>> START

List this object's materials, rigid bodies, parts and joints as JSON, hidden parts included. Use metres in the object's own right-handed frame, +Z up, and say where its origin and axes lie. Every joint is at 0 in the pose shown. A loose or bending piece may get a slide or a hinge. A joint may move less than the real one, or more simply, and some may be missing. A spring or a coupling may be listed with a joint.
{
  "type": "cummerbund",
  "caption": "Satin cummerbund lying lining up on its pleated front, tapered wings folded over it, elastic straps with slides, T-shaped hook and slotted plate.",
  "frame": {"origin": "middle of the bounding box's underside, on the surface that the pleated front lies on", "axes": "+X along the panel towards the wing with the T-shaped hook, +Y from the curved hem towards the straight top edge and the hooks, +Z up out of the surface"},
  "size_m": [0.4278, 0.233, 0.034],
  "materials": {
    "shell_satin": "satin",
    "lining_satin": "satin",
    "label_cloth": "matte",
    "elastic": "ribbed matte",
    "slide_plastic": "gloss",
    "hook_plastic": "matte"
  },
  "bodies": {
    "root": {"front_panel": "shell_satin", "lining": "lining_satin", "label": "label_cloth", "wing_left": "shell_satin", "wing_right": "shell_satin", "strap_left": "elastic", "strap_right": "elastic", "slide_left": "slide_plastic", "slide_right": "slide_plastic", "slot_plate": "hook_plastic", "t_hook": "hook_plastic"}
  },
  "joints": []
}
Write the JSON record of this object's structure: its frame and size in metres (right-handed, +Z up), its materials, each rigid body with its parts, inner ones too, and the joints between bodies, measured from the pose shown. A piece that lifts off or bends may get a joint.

>> END

#### EXERCISE OBJECTIVE:
Write out all of the records above exactly as they appear.

#### EXPECTED ANSWER:
List this object's materials, rigid bodies, parts and joints as JSON, hidden parts included. Use metres in the object's own right-handed frame, +Z up, and say where its origin and axes lie. Every joint is at 0 in the pose shown. A loose or bending piece may get a slide or a hinge. A joint may move less than the real one, or more simply, and some may be missing. A spring or a coupling may be listed with a joint.
{
  "type": "cummerbund",
  "caption": "Satin cummerbund lying lining up on its pleated front, tapered wings folded over it, elastic straps with slides, T-shaped hook and slotted plate.",
  "frame": {"origin": "middle of the bounding box's underside, on the surface that the pleated front lies on", "axes": "+X along the panel towards the wing with the T-shaped hook, +Y from the curved hem towards the straight top edge and the hooks, +Z up out of the surface"},
  "size_m": [0.4278, 0.233, 0.034],
  "materials": {
    "shell_satin": "satin",
    "lining_satin": "satin",
    "label_cloth": "matte",
    "elastic": "ribbed matte",
    "slide_plastic": "gloss",
    "hook_plastic": "matte"
  },
  "bodies": {
    "root": {"front_panel": "shell_satin", "lining": "lining_satin", "label": "label_cloth", "wing_left": "shell_satin", "wing_right": "shell_satin", "strap_left": "elastic", "strap_right": "elastic", "slide_left": "slide_plastic", "slide_right": "slide_plastic", "slot_plate": "hook_plastic", "t_hook": "hook_plastic"}
  },
  "joints": []
}
Write the JSON record of this object's structure: its frame and size in metres (right-handed, +Z up), its materials, each rigid body with its parts, inner ones too, and the joints between bodies, measured from the pose shown. A piece that lifts off or bends may get a joint.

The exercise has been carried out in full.